● **Task requirements**
Find the line containing "depsgraph = bpy.context.evaluated_depsgraph_get()" in the material below; copy that line and all following lines exactly.

>> BEGIN

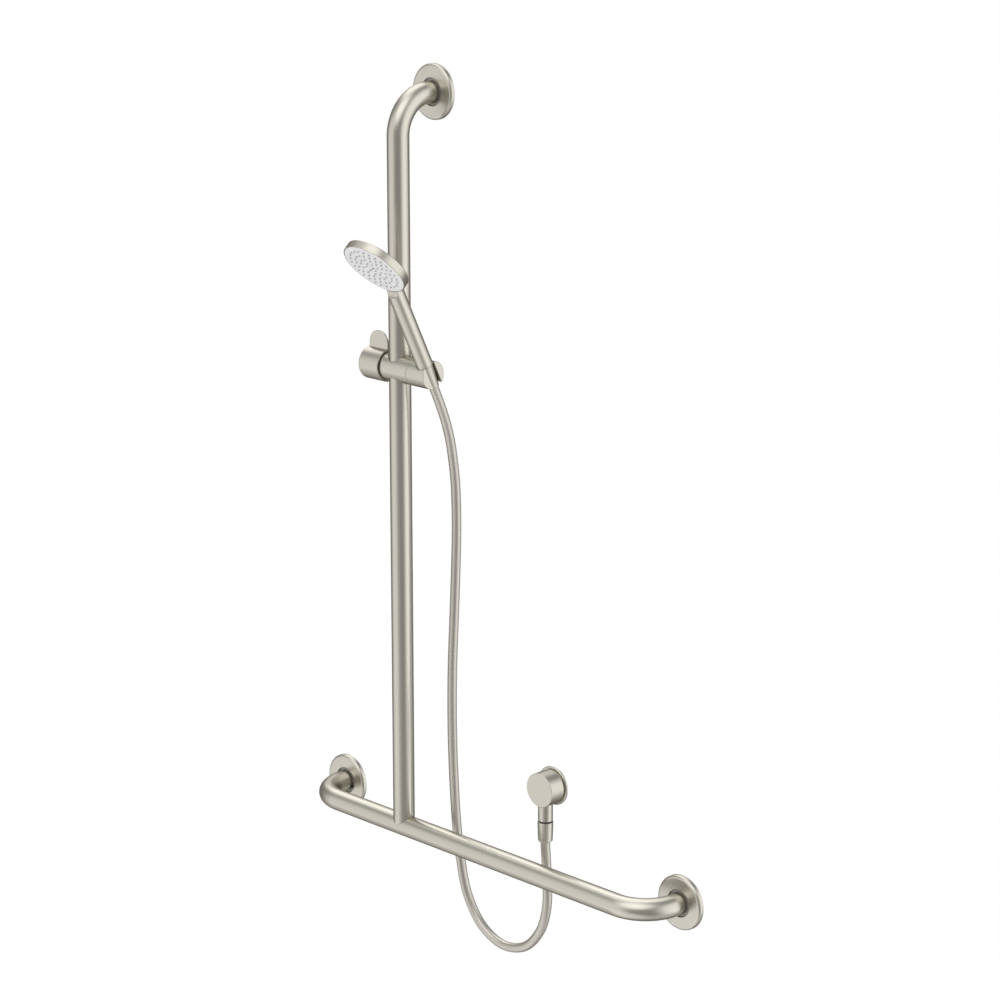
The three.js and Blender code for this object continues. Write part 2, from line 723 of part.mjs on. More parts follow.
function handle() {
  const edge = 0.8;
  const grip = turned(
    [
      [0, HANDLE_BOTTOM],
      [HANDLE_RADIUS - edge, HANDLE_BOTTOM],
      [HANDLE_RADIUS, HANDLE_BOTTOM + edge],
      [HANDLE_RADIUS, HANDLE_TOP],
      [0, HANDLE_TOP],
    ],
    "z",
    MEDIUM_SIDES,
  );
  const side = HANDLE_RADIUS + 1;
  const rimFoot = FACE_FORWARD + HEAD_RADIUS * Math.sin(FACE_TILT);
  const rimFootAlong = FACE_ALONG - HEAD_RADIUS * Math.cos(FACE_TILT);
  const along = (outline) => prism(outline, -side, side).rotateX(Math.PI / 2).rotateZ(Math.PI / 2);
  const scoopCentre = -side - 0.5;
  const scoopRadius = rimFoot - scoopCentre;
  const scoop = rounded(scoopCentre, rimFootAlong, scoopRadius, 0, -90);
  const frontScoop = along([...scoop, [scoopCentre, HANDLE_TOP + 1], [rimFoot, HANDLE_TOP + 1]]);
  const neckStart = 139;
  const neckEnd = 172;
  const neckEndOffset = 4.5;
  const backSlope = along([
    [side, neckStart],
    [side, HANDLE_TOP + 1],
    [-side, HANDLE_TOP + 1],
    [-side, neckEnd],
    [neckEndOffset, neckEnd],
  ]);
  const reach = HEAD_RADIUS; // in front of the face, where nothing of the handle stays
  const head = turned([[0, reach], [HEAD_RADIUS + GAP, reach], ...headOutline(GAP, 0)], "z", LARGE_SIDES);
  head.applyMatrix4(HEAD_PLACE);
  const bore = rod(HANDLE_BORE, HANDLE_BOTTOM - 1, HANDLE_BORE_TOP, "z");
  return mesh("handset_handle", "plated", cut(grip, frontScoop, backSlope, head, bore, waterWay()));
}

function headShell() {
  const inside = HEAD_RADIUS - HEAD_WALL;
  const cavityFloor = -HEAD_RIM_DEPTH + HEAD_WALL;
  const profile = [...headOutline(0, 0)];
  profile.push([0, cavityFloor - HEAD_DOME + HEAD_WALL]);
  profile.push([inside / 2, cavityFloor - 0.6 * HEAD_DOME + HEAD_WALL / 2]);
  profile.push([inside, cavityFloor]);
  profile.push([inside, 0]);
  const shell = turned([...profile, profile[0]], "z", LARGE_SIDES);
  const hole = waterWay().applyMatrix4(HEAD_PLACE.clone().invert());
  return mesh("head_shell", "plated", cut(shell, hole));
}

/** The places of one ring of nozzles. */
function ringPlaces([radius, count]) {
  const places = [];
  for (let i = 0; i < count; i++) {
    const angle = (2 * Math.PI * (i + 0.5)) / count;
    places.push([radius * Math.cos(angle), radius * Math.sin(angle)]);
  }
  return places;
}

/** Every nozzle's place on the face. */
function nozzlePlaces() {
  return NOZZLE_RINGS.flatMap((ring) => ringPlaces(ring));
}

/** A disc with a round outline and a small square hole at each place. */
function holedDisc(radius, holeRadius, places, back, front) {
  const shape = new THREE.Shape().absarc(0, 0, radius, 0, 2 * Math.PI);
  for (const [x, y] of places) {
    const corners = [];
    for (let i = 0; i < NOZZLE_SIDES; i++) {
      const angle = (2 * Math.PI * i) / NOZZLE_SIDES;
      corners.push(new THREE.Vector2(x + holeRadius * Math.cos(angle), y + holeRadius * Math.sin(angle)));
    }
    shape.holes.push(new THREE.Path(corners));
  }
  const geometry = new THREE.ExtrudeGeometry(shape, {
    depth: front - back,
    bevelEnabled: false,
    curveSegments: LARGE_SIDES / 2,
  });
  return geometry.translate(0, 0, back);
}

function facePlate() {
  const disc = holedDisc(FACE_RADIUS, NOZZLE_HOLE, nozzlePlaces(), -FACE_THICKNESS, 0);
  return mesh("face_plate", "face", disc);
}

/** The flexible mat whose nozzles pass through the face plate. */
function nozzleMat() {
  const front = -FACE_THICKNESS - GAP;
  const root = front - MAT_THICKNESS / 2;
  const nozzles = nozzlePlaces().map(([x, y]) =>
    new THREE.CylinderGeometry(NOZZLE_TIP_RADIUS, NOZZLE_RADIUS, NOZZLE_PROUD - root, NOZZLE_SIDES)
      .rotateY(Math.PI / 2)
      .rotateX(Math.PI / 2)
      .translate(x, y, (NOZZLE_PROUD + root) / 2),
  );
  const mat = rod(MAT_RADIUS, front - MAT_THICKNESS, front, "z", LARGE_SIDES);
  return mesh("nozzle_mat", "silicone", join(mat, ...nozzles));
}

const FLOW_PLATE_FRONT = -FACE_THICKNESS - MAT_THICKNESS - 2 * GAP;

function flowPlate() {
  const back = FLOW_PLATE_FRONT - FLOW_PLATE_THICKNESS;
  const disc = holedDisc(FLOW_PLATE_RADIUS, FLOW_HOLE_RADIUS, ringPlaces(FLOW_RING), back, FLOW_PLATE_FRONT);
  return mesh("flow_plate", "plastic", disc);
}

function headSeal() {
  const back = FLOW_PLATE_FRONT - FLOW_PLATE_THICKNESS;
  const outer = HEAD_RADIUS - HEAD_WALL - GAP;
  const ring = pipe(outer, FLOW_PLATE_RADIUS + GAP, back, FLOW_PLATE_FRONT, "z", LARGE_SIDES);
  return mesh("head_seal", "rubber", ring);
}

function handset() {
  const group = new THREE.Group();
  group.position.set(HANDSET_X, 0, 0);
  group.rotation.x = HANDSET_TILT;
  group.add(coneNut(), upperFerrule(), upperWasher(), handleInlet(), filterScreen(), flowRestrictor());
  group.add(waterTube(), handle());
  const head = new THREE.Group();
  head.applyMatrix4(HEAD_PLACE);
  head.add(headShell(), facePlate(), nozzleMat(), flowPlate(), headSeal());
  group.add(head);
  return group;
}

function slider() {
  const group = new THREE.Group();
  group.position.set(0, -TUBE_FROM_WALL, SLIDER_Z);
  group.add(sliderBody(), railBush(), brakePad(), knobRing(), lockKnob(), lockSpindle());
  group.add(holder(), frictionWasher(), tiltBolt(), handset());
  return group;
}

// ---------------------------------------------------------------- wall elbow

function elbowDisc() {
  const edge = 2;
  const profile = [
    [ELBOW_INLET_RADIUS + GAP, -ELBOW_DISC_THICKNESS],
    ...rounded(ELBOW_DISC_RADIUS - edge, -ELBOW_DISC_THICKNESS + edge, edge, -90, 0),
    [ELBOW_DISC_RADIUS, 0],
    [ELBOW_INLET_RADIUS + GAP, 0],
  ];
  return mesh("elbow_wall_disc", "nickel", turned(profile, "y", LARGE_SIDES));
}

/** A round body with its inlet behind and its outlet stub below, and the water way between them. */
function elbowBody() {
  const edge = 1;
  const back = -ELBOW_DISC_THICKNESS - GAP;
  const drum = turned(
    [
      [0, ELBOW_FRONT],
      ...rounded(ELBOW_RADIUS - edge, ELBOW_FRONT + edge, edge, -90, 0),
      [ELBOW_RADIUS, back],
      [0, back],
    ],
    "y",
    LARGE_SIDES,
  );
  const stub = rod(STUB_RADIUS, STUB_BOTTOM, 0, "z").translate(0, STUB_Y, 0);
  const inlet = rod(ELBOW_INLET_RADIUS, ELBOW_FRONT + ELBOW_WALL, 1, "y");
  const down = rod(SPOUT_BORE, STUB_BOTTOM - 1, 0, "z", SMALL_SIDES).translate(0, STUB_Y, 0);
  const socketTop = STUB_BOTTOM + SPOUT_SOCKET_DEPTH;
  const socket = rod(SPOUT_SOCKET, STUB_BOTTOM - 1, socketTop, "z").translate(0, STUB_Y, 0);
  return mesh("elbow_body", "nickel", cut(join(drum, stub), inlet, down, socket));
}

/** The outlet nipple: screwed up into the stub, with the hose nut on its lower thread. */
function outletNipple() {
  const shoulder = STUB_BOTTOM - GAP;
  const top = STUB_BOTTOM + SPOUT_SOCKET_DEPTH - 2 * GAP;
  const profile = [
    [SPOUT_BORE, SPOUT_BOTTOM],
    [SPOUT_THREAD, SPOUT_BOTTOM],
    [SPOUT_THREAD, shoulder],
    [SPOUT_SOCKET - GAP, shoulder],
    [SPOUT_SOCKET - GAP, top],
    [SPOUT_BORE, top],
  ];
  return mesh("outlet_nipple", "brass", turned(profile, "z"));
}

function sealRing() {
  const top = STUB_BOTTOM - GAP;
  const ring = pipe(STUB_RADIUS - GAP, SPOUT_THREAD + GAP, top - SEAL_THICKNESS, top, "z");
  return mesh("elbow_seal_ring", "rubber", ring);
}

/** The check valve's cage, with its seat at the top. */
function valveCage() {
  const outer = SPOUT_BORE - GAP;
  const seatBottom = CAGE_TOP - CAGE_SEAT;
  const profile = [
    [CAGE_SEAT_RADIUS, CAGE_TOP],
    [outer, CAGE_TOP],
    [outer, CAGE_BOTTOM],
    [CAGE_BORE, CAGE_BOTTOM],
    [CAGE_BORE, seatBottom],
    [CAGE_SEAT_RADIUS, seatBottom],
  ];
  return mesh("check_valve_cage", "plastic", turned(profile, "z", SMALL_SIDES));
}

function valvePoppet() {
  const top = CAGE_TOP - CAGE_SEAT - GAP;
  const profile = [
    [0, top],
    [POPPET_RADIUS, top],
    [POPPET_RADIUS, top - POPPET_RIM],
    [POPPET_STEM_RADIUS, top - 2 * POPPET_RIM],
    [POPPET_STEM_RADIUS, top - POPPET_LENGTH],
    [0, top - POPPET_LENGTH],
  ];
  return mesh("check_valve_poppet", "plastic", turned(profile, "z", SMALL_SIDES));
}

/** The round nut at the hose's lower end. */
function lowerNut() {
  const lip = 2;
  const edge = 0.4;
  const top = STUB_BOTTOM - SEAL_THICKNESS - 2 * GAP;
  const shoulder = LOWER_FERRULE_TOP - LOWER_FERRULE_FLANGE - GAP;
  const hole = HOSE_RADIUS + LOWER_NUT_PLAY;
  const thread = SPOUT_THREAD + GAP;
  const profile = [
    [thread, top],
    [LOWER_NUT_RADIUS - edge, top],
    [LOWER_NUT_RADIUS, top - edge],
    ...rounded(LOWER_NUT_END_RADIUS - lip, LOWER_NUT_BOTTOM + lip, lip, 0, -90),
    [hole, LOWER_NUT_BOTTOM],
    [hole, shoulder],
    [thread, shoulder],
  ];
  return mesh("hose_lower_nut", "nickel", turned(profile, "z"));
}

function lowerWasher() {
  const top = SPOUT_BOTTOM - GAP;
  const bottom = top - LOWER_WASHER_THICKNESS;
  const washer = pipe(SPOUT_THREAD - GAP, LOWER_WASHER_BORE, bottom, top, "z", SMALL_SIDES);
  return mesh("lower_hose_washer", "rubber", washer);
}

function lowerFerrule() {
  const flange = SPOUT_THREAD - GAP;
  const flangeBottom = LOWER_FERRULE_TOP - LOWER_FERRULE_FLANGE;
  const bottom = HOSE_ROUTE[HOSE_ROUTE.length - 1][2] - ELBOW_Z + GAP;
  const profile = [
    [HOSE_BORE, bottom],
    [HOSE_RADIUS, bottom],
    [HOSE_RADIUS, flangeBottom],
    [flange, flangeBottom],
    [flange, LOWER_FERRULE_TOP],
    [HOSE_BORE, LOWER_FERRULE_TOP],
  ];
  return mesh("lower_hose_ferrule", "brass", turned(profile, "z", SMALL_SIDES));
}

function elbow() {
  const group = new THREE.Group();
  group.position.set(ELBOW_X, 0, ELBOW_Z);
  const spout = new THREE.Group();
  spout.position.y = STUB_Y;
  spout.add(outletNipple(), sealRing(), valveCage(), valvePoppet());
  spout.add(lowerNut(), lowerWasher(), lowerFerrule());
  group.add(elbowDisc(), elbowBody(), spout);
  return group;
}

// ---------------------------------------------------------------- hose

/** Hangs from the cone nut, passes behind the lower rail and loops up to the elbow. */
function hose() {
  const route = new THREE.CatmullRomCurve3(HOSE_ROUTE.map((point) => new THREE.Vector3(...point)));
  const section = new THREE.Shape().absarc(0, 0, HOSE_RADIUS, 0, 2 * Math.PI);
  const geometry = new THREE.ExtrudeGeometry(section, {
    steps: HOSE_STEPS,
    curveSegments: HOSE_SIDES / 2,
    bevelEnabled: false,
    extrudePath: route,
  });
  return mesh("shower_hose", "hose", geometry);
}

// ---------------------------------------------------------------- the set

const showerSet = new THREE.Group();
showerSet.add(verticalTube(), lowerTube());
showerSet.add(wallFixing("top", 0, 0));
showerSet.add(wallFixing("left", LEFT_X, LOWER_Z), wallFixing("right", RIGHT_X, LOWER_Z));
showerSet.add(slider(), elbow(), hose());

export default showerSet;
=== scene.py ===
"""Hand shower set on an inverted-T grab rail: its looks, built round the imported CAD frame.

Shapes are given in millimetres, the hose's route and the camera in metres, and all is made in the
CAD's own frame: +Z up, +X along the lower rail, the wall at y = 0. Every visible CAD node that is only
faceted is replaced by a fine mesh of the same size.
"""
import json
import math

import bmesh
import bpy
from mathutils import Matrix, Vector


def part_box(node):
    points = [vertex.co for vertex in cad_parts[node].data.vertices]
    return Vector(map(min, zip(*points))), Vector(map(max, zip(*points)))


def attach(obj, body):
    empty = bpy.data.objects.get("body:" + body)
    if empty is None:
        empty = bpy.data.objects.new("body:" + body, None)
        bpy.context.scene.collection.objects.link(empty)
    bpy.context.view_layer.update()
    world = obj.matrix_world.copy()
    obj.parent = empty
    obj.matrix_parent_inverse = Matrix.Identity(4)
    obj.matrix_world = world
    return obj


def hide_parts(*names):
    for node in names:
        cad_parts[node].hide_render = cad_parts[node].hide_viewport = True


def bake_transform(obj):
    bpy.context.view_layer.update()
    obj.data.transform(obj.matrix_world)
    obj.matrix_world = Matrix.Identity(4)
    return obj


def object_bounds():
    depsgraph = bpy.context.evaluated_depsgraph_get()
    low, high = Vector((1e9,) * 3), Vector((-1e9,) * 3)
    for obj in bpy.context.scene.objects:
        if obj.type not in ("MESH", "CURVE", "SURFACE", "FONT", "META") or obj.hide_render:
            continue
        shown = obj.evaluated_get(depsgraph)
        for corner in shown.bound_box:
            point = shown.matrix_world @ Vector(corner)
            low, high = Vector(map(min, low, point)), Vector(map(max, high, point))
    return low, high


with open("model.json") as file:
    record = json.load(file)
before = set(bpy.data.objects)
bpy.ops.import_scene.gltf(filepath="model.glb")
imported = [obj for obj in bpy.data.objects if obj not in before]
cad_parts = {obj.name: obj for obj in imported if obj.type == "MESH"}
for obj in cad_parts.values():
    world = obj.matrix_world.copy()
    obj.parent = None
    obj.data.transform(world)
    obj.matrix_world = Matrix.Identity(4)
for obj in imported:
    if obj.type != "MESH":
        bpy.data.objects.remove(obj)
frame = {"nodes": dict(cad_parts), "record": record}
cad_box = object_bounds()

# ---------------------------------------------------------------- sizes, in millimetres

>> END

● **Written solution**
    depsgraph = bpy.context.evaluated_depsgraph_get()
    low, high = Vector((1e9,) * 3), Vector((-1e9,) * 3)
    for obj in bpy.context.scene.objects:
        if obj.type not in ("MESH", "CURVE", "SURFACE", "FONT", "META") or obj.hide_render:
            continue
        shown = obj.evaluated_get(depsgraph)
        for corner in shown.bound_box:
            point = shown.matrix_world @ Vector(corner)
            low, high = Vector(map(min, low, point)), Vector(map(max, high, point))
    return low, high


with open("model.json") as file:
    record = json.load(file)
before = set(bpy.data.objects)
bpy.ops.import_scene.gltf(filepath="model.glb")
imported = [obj for obj in bpy.data.objects if obj not in before]
cad_parts = {obj.name: obj for obj in imported if obj.type == "MESH"}
for obj in cad_parts.values():
    world = obj.matrix_world.copy()
    obj.parent = None
    obj.data.transform(world)
    obj.matrix_world = Matrix.Identity(4)
for obj in imported:
    if obj.type != "MESH":
        bpy.data.objects.remove(obj)
frame = {"nodes": dict(cad_parts), "record": record}
cad_box = object_bounds()

# ---------------------------------------------------------------- sizes, in millimetres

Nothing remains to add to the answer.